**Problem description**:
Please repeat all of the listing exactly.

**Data section**:
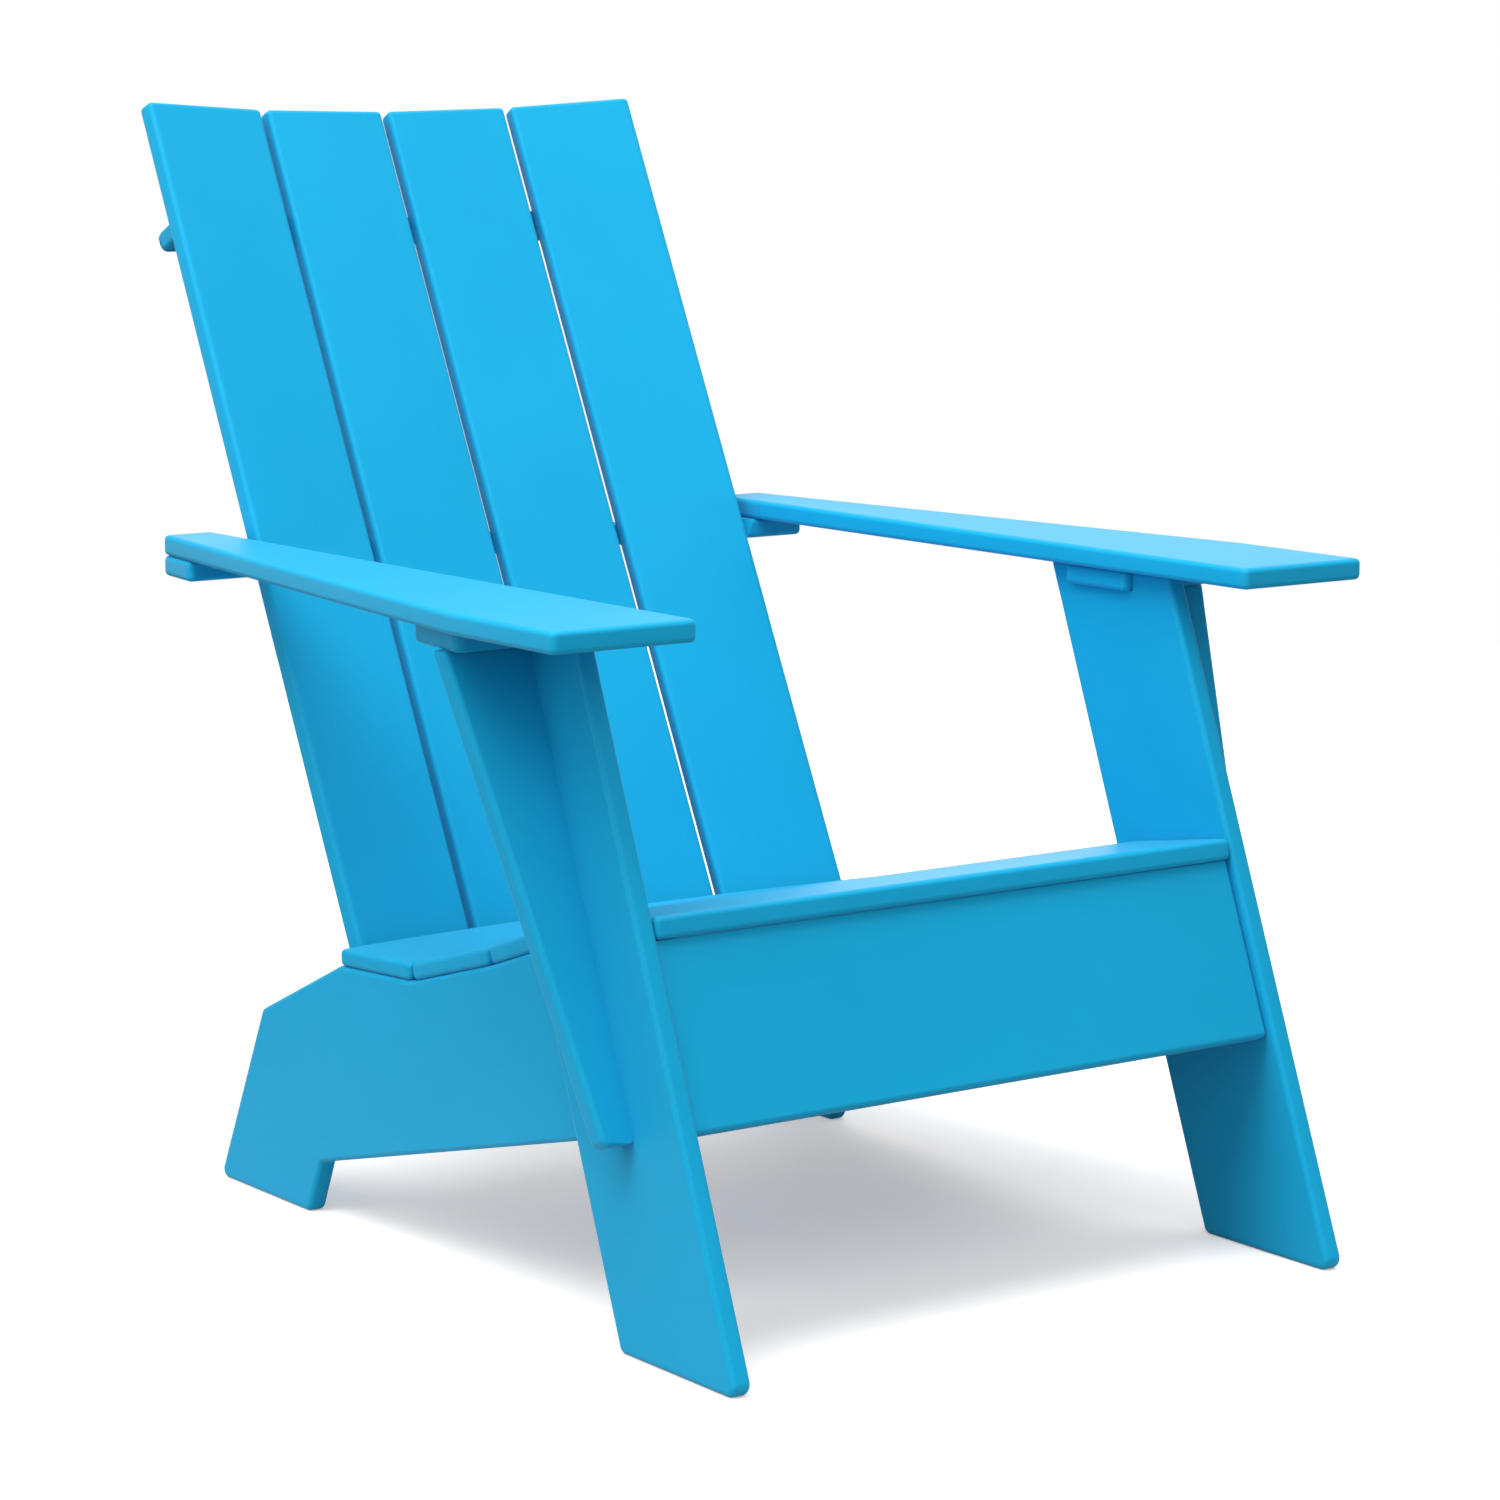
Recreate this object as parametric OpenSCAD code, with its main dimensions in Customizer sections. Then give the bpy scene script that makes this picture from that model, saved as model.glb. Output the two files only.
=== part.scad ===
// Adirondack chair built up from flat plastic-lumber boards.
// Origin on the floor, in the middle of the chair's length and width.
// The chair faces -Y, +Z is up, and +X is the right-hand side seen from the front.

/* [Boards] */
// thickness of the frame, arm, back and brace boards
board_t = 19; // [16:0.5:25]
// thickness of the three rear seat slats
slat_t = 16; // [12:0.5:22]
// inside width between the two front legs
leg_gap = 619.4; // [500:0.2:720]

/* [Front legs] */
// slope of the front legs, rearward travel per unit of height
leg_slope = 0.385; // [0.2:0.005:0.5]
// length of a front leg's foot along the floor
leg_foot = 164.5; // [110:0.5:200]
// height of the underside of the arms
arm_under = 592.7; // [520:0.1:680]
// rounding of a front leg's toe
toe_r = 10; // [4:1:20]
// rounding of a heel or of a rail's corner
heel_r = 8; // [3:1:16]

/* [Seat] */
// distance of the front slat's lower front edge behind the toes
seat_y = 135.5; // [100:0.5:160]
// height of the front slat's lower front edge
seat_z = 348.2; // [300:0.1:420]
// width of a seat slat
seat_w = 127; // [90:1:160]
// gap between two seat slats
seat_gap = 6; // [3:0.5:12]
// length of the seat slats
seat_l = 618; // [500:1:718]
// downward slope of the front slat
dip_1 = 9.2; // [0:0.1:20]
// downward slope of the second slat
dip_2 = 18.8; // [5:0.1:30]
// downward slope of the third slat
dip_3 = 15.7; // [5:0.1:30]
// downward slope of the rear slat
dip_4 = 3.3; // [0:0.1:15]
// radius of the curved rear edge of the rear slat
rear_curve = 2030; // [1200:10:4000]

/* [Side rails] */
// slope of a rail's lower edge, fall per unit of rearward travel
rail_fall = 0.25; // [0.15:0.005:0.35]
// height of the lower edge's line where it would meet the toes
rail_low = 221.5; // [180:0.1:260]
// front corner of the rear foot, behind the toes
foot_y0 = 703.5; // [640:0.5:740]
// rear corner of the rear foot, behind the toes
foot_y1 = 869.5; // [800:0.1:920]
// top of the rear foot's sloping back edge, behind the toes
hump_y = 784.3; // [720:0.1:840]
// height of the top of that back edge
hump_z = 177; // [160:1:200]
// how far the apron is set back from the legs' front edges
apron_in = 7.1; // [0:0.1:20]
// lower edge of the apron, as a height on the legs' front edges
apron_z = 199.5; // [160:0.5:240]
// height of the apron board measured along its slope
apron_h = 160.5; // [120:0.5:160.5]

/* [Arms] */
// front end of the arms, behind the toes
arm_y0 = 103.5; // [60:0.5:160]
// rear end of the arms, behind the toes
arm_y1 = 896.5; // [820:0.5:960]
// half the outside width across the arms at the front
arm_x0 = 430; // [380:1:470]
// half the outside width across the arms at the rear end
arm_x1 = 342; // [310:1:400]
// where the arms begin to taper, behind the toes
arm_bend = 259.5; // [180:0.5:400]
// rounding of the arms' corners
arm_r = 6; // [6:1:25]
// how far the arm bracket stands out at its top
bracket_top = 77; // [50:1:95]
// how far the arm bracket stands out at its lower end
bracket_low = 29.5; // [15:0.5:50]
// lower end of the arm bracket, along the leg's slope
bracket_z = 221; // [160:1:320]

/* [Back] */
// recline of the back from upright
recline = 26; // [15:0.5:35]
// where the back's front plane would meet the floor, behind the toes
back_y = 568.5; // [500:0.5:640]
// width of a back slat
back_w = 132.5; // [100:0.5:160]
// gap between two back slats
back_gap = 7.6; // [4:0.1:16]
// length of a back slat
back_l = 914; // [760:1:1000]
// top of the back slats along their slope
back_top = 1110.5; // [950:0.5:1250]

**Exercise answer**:
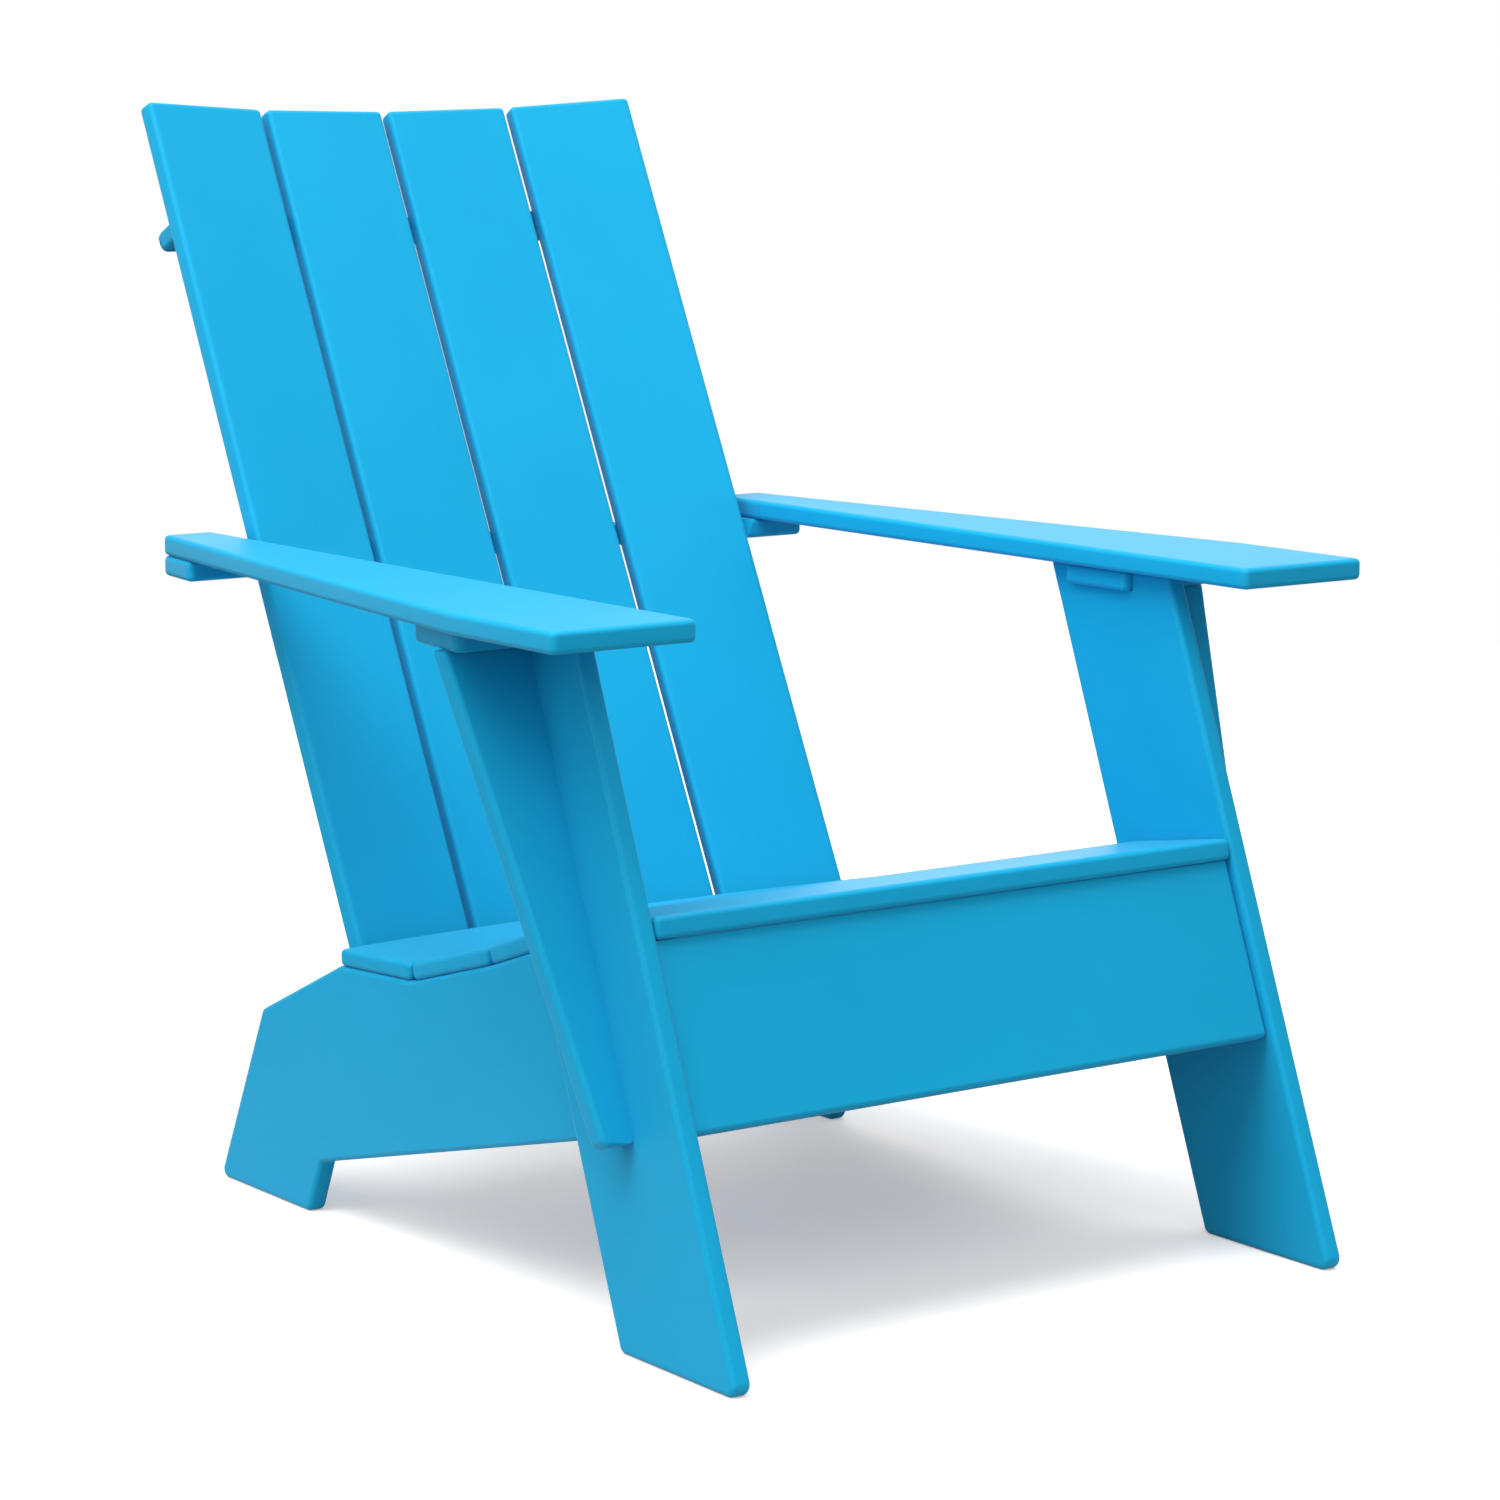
Recreate this object as parametric OpenSCAD code, with its main dimensions in Customizer sections. Then give the bpy scene script that makes this picture from that model, saved as model.glb. Output the two files only.
=== part.scad ===
// Adirondack chair built up from flat plastic-lumber boards.
// Origin on the floor, in the middle of the chair's length and width.
// The chair faces -Y, +Z is up, and +X is the right-hand side seen from the front.

/* [Boards] */
// thickness of the frame, arm, back and brace boards
board_t = 19; // [16:0.5:25]
// thickness of the three rear seat slats
slat_t = 16; // [12:0.5:22]
// inside width between the two front legs
leg_gap = 619.4; // [500:0.2:720]

/* [Front legs] */
// slope of the front legs, rearward travel per unit of height
leg_slope = 0.385; // [0.2:0.005:0.5]
// length of a front leg's foot along the floor
leg_foot = 164.5; // [110:0.5:200]
// height of the underside of the arms
arm_under = 592.7; // [520:0.1:680]
// rounding of a front leg's toe
toe_r = 10; // [4:1:20]
// rounding of a heel or of a rail's corner
heel_r = 8; // [3:1:16]

/* [Seat] */
// distance of the front slat's lower front edge behind the toes
seat_y = 135.5; // [100:0.5:160]
// height of the front slat's lower front edge
seat_z = 348.2; // [300:0.1:420]
// width of a seat slat
seat_w = 127; // [90:1:160]
// gap between two seat slats
seat_gap = 6; // [3:0.5:12]
// length of the seat slats
seat_l = 618; // [500:1:718]
// downward slope of the front slat
dip_1 = 9.2; // [0:0.1:20]
// downward slope of the second slat
dip_2 = 18.8; // [5:0.1:30]
// downward slope of the third slat
dip_3 = 15.7; // [5:0.1:30]
// downward slope of the rear slat
dip_4 = 3.3; // [0:0.1:15]
// radius of the curved rear edge of the rear slat
rear_curve = 2030; // [1200:10:4000]

/* [Side rails] */
// slope of a rail's lower edge, fall per unit of rearward travel
rail_fall = 0.25; // [0.15:0.005:0.35]
// height of the lower edge's line where it would meet the toes
rail_low = 221.5; // [180:0.1:260]
// front corner of the rear foot, behind the toes
foot_y0 = 703.5; // [640:0.5:740]
// rear corner of the rear foot, behind the toes
foot_y1 = 869.5; // [800:0.1:920]
// top of the rear foot's sloping back edge, behind the toes
hump_y = 784.3; // [720:0.1:840]
// height of the top of that back edge
hump_z = 177; // [160:1:200]
// how far the apron is set back from the legs' front edges
apron_in = 7.1; // [0:0.1:20]
// lower edge of the apron, as a height on the legs' front edges
apron_z = 199.5; // [160:0.5:240]
// height of the apron board measured along its slope
apron_h = 160.5; // [120:0.5:160.5]

/* [Arms] */
// front end of the arms, behind the toes
arm_y0 = 103.5; // [60:0.5:160]
// rear end of the arms, behind the toes
arm_y1 = 896.5; // [820:0.5:960]
// half the outside width across the arms at the front
arm_x0 = 430; // [380:1:470]
// half the outside width across the arms at the rear end
arm_x1 = 342; // [310:1:400]
// where the arms begin to taper, behind the toes
arm_bend = 259.5; // [180:0.5:400]
// rounding of the arms' corners
arm_r = 6; // [6:1:25]
// how far the arm bracket stands out at its top
bracket_top = 77; // [50:1:95]
// how far the arm bracket stands out at its lower end
bracket_low = 29.5; // [15:0.5:50]
// lower end of the arm bracket, along the leg's slope
bracket_z = 221; // [160:1:320]

/* [Back] */
// recline of the back from upright
recline = 26; // [15:0.5:35]
// where the back's front plane would meet the floor, behind the toes
back_y = 568.5; // [500:0.5:640]
// width of a back slat
back_w = 132.5; // [100:0.5:160]
// gap between two back slats
back_gap = 7.6; // [4:0.1:16]
// length of a back slat
back_l = 914; // [760:1:1000]
// top of the back slats along their slope
back_top = 1110.5; // [950:0.5:1250]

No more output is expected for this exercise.